The Washington Post: Customs and Border Protection to be one of the first issuing furlough notices. “U.S. Customs and Border Protection will issue official notice on Thursday of plans to furlough employees for up to 14 days, according to internal communications from the agency…Other cost-saving measures for Customs and Border Protection will include reducing overtime and implementing a hiring freeze.”
The Washington Post’s Joe Davidson: Fed managers tell Congress budget cuts will hurt DOD’s mission, federal workers
The New York Times columnist Charles Blow: The real sequester danger. “The lesson, as applied to our present dilemma, is that alarmism erodes credibility, but real danger can still lurk. The pain of the sequester is that kind that lurks: a slow, creeping disaster mainly affecting those Americans on the fringes who are barely inching their way back into a still-bleak job market -- or hopelessly locked out of it -- and poor Americans too old or too young to participate in it. That is how the effects should always have been framed: not as a danger to air travelers and contractors, but as a prowling danger to the most vulnerable in our flock.”

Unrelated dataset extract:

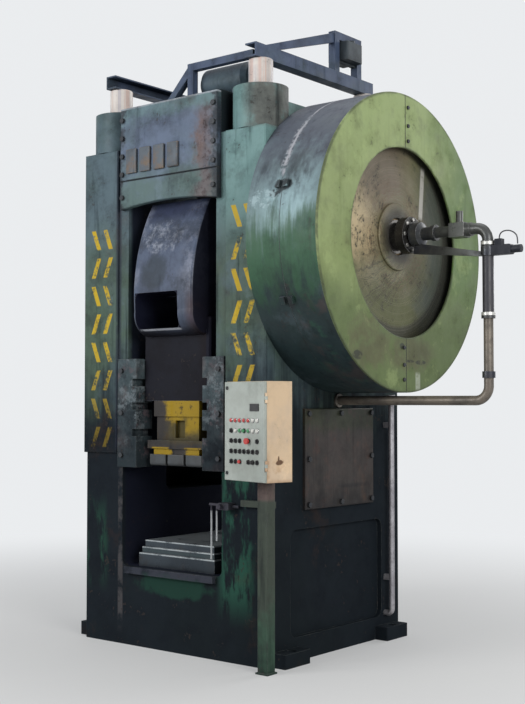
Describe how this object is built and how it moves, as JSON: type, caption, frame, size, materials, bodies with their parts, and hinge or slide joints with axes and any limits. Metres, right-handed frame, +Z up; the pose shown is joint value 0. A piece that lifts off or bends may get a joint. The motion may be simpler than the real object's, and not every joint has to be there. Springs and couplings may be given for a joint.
{
  "type": "hot forging press",
  "caption": "Hot forging press: one-piece frame, guided ram on an eccentric shaft, guarded flywheel with clutch and brake, rear motor, stepped bolster, control box on a post.",
  "frame": {"origin": "centre of the frame's footprint on the floor", "axes": "+Z up, +X to the flywheel side, +Y to the rear, ram at top dead centre"},
  "size_m": [3.285, 2.5289, 4.234],
  "materials": {
    "frame_paint": "worn paint",
    "cover_paint": "worn paint",
    "bolt_steel": "oiled",
    "rod_steel": "satin",
    "white_paint": "worn paint",
    "gib_paint": "worn paint",
    "die_steel": "polished and stained",
    "guard_green": "worn paint",
    "ring_green": "worn paint",
    "bronze": "satin",
    "dark_paint": "worn paint",
    "motor_paint": "worn paint",
    "belt_rubber": "matte",
    "hose_rubber": "matte",
    "galvanised": "galvanised",
    "side_paint": "rusty paint",
    "box_paint": "worn paint",
    "post_paint": "worn paint",
    "iron": "machined and oiled",
    "ram_steel": "worn",
    "holder_yellow": "worn paint",
    "friction_lining": "matte",
    "black_plastic": "satin",
    "lamp_plastic": "gloss",
    "red_plastic": "gloss",
    "green_plastic": "gloss",
    "lock_chrome": "polished"
  },
  "bodies": {
    "frame": {"press_frame": "frame_paint", "crown_cover_upper": "cover_paint", "crown_cover_lower": "cover_paint", "frame_bolts": "bolt_steel", "tie_rods": "rod_steel", "tie_rod_nuts": "rod_steel", "tie_rod_caps": "white_paint", "ram_gibs": "gib_paint", "bolster": "die_steel", "guard_drum": "guard_green", "guard_shell": "guard_green", "guard_ring": "ring_green", "guard_lugs": "guard_green", "shaft_bushes": "bronze", "brake_housing": "guard_green", "motor": "motor_paint", "motor_bracket": "frame_paint", "belt_guard": "guard_green", "vee_belts": "belt_rubber", "top_beams": "dark_paint", "top_frame": "dark_paint", "lube_tank": "dark_paint", "air_tank": "motor_paint", "rotary_union": "rod_steel", "air_fittings": "dark_paint", "solenoid_valve": "rod_steel", "air_hose": "hose_rubber", "air_pipe": "galvanised", "side_covers": "side_paint", "oil_pipe": "galvanised", "control_box": "box_paint", "box_post": "post_paint", "spray_valve": "dark_paint"},
    "crank": {"eccentric_shaft": "ram_steel", "clutch_disc": "friction_lining", "brake_disc": "friction_lining", "union_spindle": "rod_steel"},
    "flywheel_group": {"flywheel": "iron", "flywheel_bush": "bronze", "clutch_plate": "iron", "clutch_cover": "iron"},
    "piston": {"clutch_piston": "iron"},
    "rotor": {"motor_rotor": "iron"},
    "connecting_rod": {"pitman": "iron", "pitman_cap": "iron", "pitman_bolts": "bolt_steel"},
    "slide": {"ram": "ram_steel", "wrist_pin": "rod_steel", "upper_die_holder": "holder_yellow", "die_clamps": "die_steel"},
    "ejector": {"ejector_pin": "die_steel"},
    "door": {"control_door": "box_paint", "black_controls": "black_plastic", "door_lamps": "lamp_plastic"},
    "emergency_stop": {"emergency_stop": "red_plastic"},
    "start_button": {"start_button": "green_plastic"},
    "stop_button": {"stop_button": "red_plastic"},
    "mode_selector": {"mode_selector": "black_plastic"},
    "lower_lock": {"lower_lock": "lock_chrome"},
    "upper_lock": {"upper_lock": "lock_chrome"}
  },
  "joints": [
    {"name": "crank_turn", "type": "hinge", "parent": "frame", "child": "crank", "pos_m": [0, 0, 2.712], "axis": [-1, 0, 0], "range_deg": [0, 180]},
    {"name": "pitman_turn", "type": "hinge", "parent": "crank", "child": "connecting_rod", "pos_m": [0, 0, 2.837], "axis": [-1, 0, 0], "range_deg": [-180, 0]},
    {"name": "ram_slide", "type": "slide", "parent": "frame", "child": "slide", "axis": [0, 0, 1], "range_m": [-0.25, 0]},
    {"name": "flywheel_turn", "type": "hinge", "parent": "frame", "child": "flywheel_group", "pos_m": [1.1, 0, 2.712], "axis": [1, 0, 0], "continuous": true},
    {"name": "motor_turn", "type": "hinge", "parent": "frame", "child": "rotor", "pos_m": [0.95, 1.25, 3.05], "axis": [1, 0, 0], "continuous": true},
    {"name": "clutch_slide", "type": "slide", "parent": "flywheel_group", "child": "piston", "axis": [-1, 0, 0], "range_m": [0, 0.004], "stiffness_N_per_m": 100000},
    {"name": "ejector_slide", "type": "slide", "parent": "frame", "child": "ejector", "axis": [0, 0, 1], "range_m": [0, 0.06]},
    {"name": "door_hinge", "type": "hinge", "parent": "frame", "child": "door", "pos_m": [1.06908, -1.07093, 1.467], "axis": [0, 0, 1], "range_deg": [0, 110]},
    {"name": "emergency_stop_push", "type": "slide", "parent": "door", "child": "emergency_stop", "axis": [0.2334, 0.9724, 0], "range_m": [0, 0.004], "stiffness_N_per_m": 600},
    {"name": "start_push", "type": "slide", "parent": "door", "child": "start_button", "axis": [0.2334, 0.9724, 0], "range_m": [0, 0.004], "stiffness_N_per_m": 600},
    {"name": "stop_push", "type": "slide", "parent": "door", "child": "stop_button", "axis": [0.2334, 0.9724, 0], "range_m": [0, 0.004], "stiffness_N_per_m": 600},
    {"name": "mode_turn", "type": "hinge", "parent": "door", "child": "mode_selector", "pos_m": [0.952, -1.05311, 1.285], "axis": [-0.2334, -0.9724, 0], "range_deg": [-45, 45]},
    {"name": "lower_lock_turn", "type": "hinge", "parent": "door", "child": "lower_lock", "pos_m": [0.70016, -0.99265, 1.213], "axis": [-0.2334, -0.9724, 0], "range_deg": [0, 90]},
    {"name": "upper_lock_turn", "type": "hinge", "parent": "door", "child": "upper_lock", "pos_m": [0.70016, -0.99265, 1.728], "axis": [-0.2334, -0.9724, 0], "range_deg": [0, 90]}
  ],
  "couplings": [
    {"joint": "pitman_turn", "follows": "crank_turn", "ratio": -1},
    {"joint": "ram_slide", "follows": "crank_turn", "m_per_rad": -0.079577},
    {"joint": "motor_turn", "follows": "flywheel_turn", "ratio": 6.84}
  ]
}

Bloomberg View: Evan Soltas: Why the sequestration hype was wrong. “It was hard, in the week before the sequestration took effect, to avoid the ceaseless warnings and doom-filled prophecies coming from the White House. Well, they were wrong. The sequestration won’t be devastating. It will be slow, boring, and local. That’s the message sent by the flurry of reports from federal agencies as they detail their plans to cope with their budget cuts under sequestration. One reason the effects won’t be sudden is the labor rules in the Code of Federal Regulations.”